Os dias passam e não parámos para os contar. Muitas vezes, até, parece que existe dentro de nós uma relutância em pensar nesse nosso companheiro de toda a vida, que não nos larga e sempre se apresenta à nossa frente, atrás de nós, em todas as circunstâncias, em todas as dimensões.
Se recordamos algo do passado, aí nos surge com bons momentos, que tanto gostamos de relembrar, ou com situações complexas, sobre as quais não nos agrada pensar, porque nos fazem sofrer. O mesmo em relação ao futuro: abraçamo-lo com vontade de o antecipar, quando o que nos aguarda se afigura agradável e atraente. Mas se a sua cor é de temer, não o desejamos e, à medida que nos aproximamos mais do momento em que o que tememos se vai concretizar, o nervosismo e a ansiedade sobem de grau, ao ponto de nos tornar mais forte a vontade de não o encarar de frente, se é viável, ou de adiar a sua resolução para uma altura mais favorável e menos dolorosa. Por vezes, se seguimos este último modo de procedimento e as dúvidas continuam a remoer a consciência, instala-se em nós um sentimento de cobardia, que nos dói e nos humilha.
No próprio presente, ele nos enlaça também, apresentando-se como um amigo afável, sempre que o que vivemos nos agrada; ou como algo repelente, se o que devemos então fazer nos obriga a uma luta dura para cumprirmos o que é inadiável.
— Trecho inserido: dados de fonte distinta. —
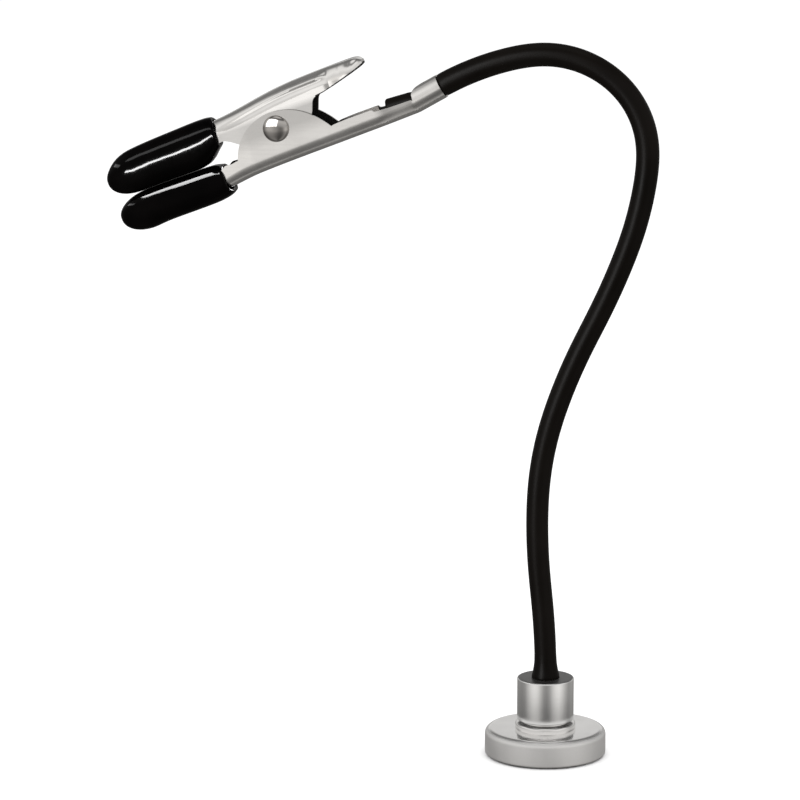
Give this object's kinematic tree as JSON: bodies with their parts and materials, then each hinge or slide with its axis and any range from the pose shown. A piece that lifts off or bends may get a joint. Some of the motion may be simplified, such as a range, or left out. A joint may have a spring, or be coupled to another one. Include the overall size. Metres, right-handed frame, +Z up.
{
  "type": "airbrush holder stand",
  "caption": "Desk stand for model parts being airbrushed: round magnet foot, bendable sleeved gooseneck arm and a sprung clip with soft vinyl jaw caps.",
  "frame": {"origin": "centre of the magnet foot's underside, on the surface it stands on", "axes": "+Z up; the arm lies in the XZ plane and the clip points toward -X; Y runs across the clip, along its rivet"},
  "size_m": [0.1464, 0.032, 0.1893],
  "materials": {
    "turned_metal": "fine turned grey metal, satin on the sides, bright and mirror-like on top of the disc",
    "polished_metal": "polished bright plating",
    "ferrite": "dull dark grey sintered magnet",
    "potting_resin": "dull black filling resin",
    "black_steel": "blackened steel",
    "sleeve_pvc": "smooth satin black flexible sleeve",
    "gooseneck_steel": "wound steel wire",
    "plated_steel": "bright nickel-plated pressed sheet steel",
    "spring_steel": "bright drawn spring wire",
    "black_vinyl": "glossy black dipped vinyl"
  },
  "bodies": {
    "foot": {"magnet_cup": "turned_metal", "disc_magnet": "ferrite", "magnet_spacer": "potting_resin", "base_stud": "black_steel", "neck_ring": "polished_metal", "collar": "turned_metal", "arm_sleeve_01": "sleeve_pvc", "arm_core_01": "gooseneck_steel"},
    "arm_link_02": {"arm_sleeve_02": "sleeve_pvc", "arm_core_02": "gooseneck_steel"},
    "arm_link_03": {"arm_sleeve_03": "sleeve_pvc", "arm_core_03": "gooseneck_steel"},
    "arm_link_04": {"arm_sleeve_04": "sleeve_pvc", "arm_core_04": "gooseneck_steel"},
    "arm_link_05": {"arm_sleeve_05": "sleeve_pvc", "arm_core_05": "gooseneck_steel"},
    "arm_link_06": {"arm_sleeve_06": "sleeve_pvc", "arm_core_06": "gooseneck_steel"},
    "arm_link_07": {"arm_sleeve_07": "sleeve_pvc", "arm_core_07": "gooseneck_steel"},
    "arm_link_08": {"arm_sleeve_08": "sleeve_pvc", "arm_core_08": "gooseneck_steel"},
    "clip": {"arm_sleeve_09": "sleeve_pvc", "arm_core_09": "gooseneck_steel", "clip_lower_jaw": "plated_steel", "clip_rivet": "polished_metal", "clip_spring": "spring_steel", "lower_jaw_cap": "black_vinyl"},
    "clip_lever": {"clip_upper_jaw": "plated_steel", "upper_jaw_cap": "black_vinyl"}
  },
  "joints": [
    {"name": "arm_bend_01", "type": "hinge", "parent": "foot", "child": "arm_link_02", "pos_m": [-0.00146, 0, 0.04454], "axis": [0, -1, 0], "range_deg": [-30, 30]},
    {"name": "arm_bend_02", "type": "hinge", "parent": "arm_link_02", "child": "arm_link_03", "pos_m": [-0.0025, 0, 0.06839], "axis": [0.9994, 0, -0.0349], "range_deg": [-30, 30]},
    {"name": "arm_bend_03", "type": "hinge", "parent": "arm_link_03", "child": "arm_link_04", "pos_m": [0.00164, 0, 0.09185], "axis": [0, 1, 0], "range_deg": [-30, 30]},
    {"name": "arm_bend_04", "type": "hinge", "parent": "arm_link_04", "child": "arm_link_05", "pos_m": [0.01077, 0, 0.11391], "axis": [-0.891, 0, 0.454], "range_deg": [-30, 30]},
    {"name": "arm_bend_05", "type": "hinge", "parent": "arm_link_05", "child": "arm_link_06", "pos_m": [0.0203, 0, 0.13582], "axis": [0, -1, 0], "range_deg": [-30, 30]},
    {"name": "arm_bend_06", "type": "hinge", "parent": "arm_link_06", "child": "arm_link_07", "pos_m": [0.02546, 0, 0.15908], "axis": [0.9962, 0, -0.0872], "range_deg": [-30, 30]},
    {"name": "arm_bend_07", "type": "hinge", "parent": "arm_link_07", "child": "arm_link_08", "pos_m": [0.01648, 0, 0.18022], "axis": [0, 1, 0], "range_deg": [-4, 30]},
    {"name": "arm_bend_08", "type": "hinge", "parent": "arm_link_08", "child": "clip", "pos_m": [-0.00598, 0, 0.18582], "axis": [0.1908, 0, -0.9816], "range_deg": [-30, 30]},
    {"name": "clip_open", "type": "hinge", "parent": "clip", "child": "clip_lever", "pos_m": [-0.07108, 0, 0.1658], "axis": [0, 1, 0], "range_deg": [0, 20], "stiffness_Nm_per_rad": 0.05, "springref_deg": -60, "deforming": ["clip_spring"]}
  ]
}
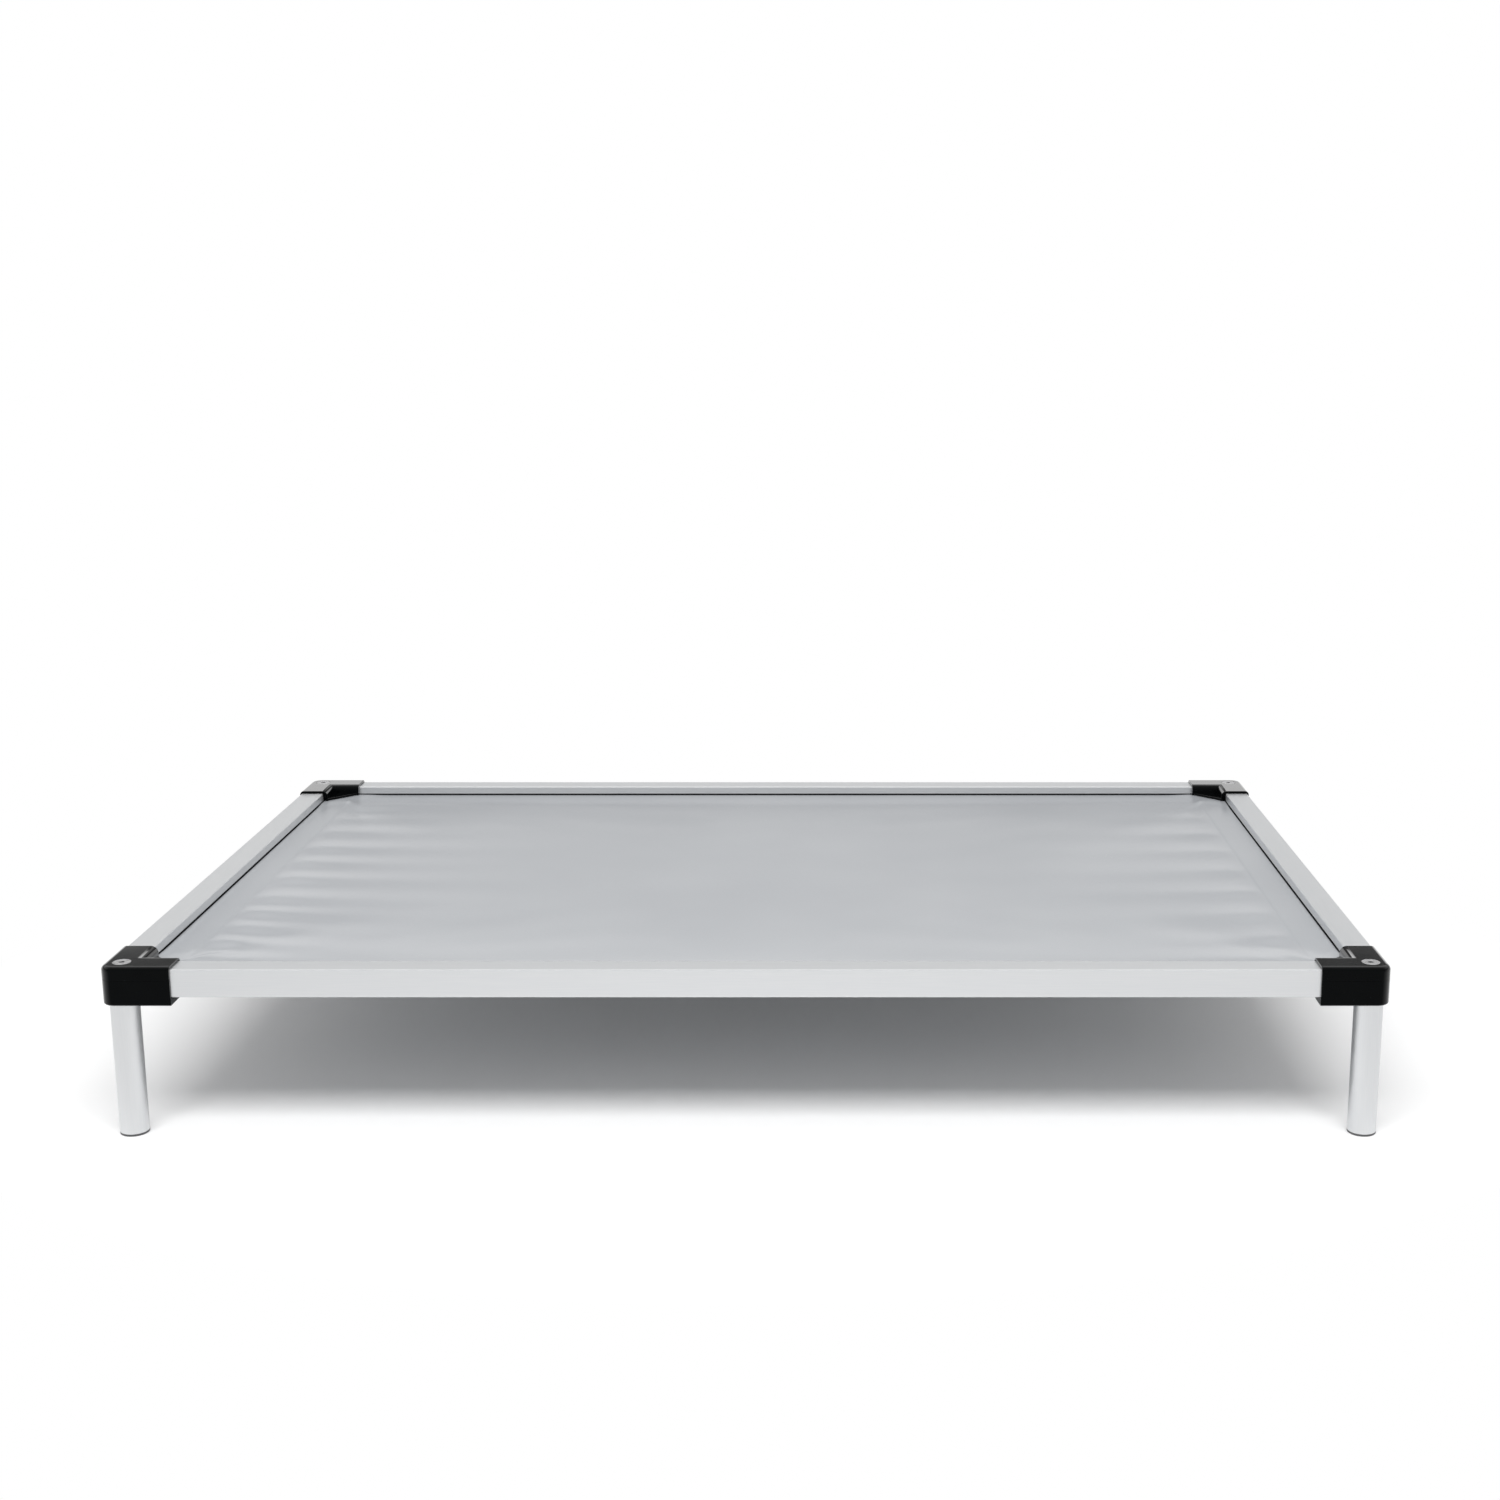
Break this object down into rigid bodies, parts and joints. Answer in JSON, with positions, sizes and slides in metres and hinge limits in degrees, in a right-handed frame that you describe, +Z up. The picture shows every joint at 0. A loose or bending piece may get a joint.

Enfim, o tempo, de quem falamos, apresenta, como se vê, facetas muito diversas, que qualificam todos os contrastes com que a nossa existência se depara.
Mas há momentos em que ele nos conduz a ter muito presente algo que nos faz referir toda a nossa conduta a um facto, ensinado pela história. É o caso do próximo dia 25 deste mês, dia de Natal.
Apesar de a nossa sociedade ter perdido, em parte, consciência sobre o que essa data significa, a verdade é que a essência do dia de Natal diz respeito ao nascimento, em Belém de Judá, dum menino igual a todos os outros, que não poderia sobreviver, como qualquer recém-nascido, se não lhe tivessem dispensado a atenção e o carinho devidos os seus pais, nomeadamente a sua mãe, que o aleitou durante o tempo normal que um ser humano necessita para poder crescer e progressivamente ganhar autonomia.
Mas, para um cristão, apesar da normalidade dessa nova criança, ele sabe que quem esteve deitado carinhosamente nas palhinhas do presépio – que era um estábulo –, e foi visitado por pastores muito simples, avisados por uma multidão de anjos celestiais, é, para além de mais um bebé entre muitos, a Segunda Pessoa da Santíssima Trindade encarnada, ou seja, é o Filho de Deus, que assume no seio de Maria, sua Mãe, a natureza humana, para a redimir, voltando a dar a todos nós a possibilidade de conquistar o fim para que Deus nos criou, ou seja, de vivermos a nossa imortalidade no Céu, num estado de completa felicidade, possibilidade que fora perdida com o chamado pecado original.
Deus, que nos criou, fez-Se homem e demos-Lhe como primeira habitação um curral de gado. E d’Ele nos despedimos, cravando-O numa cruz, no Monte Calvário, com que a autoridade romana condenava à morte os malfeitores, homens indesejáveis e criminosos.
Com que péssima recepção e péssima despedida tratámos Quem nos fez existir!
E se nos perguntarmos a razão pela qual Deus assim procedeu, só nos satisfaz como resposta o Amor que Ele nos dedica. Como ser responsável, uma vez fechadas as portas do Céu pelo pecado, é o próprio Deus que Se sujeita aos piores tratos humanos, para que a nossa felicidade fosse reconquistada com os méritos infinitos da oferta da sua vida.
De facto, entre o Amor que Deus nos tem e o amor que nós Lhe dedicamos, há uma distância tremenda. Deus ama-nos muito mais do que nós O amamos. O Amor divino é perfeito, absoluto; o nosso, limitado e cheio de carências.
O Natal deve levar-nos a reflectir sobre a qualidade do amor divino, lembrando-nos que Aquele recém-nascido no presépio é Deus feito homem por nos amar dum modo incomensurável. E é a mesma Pessoa que, anos mais tarde, diz a Pedro, quando este Lhe pergunta, com receio de exagerar, se deve perdoar-se até sete vezes a quem nos ofende, que o modelo do perdão verdadeiro – é o de Deus – não se limita a sete vezes, mas a setenta vezes sete, quando se ama alguém, como Deus nos ama.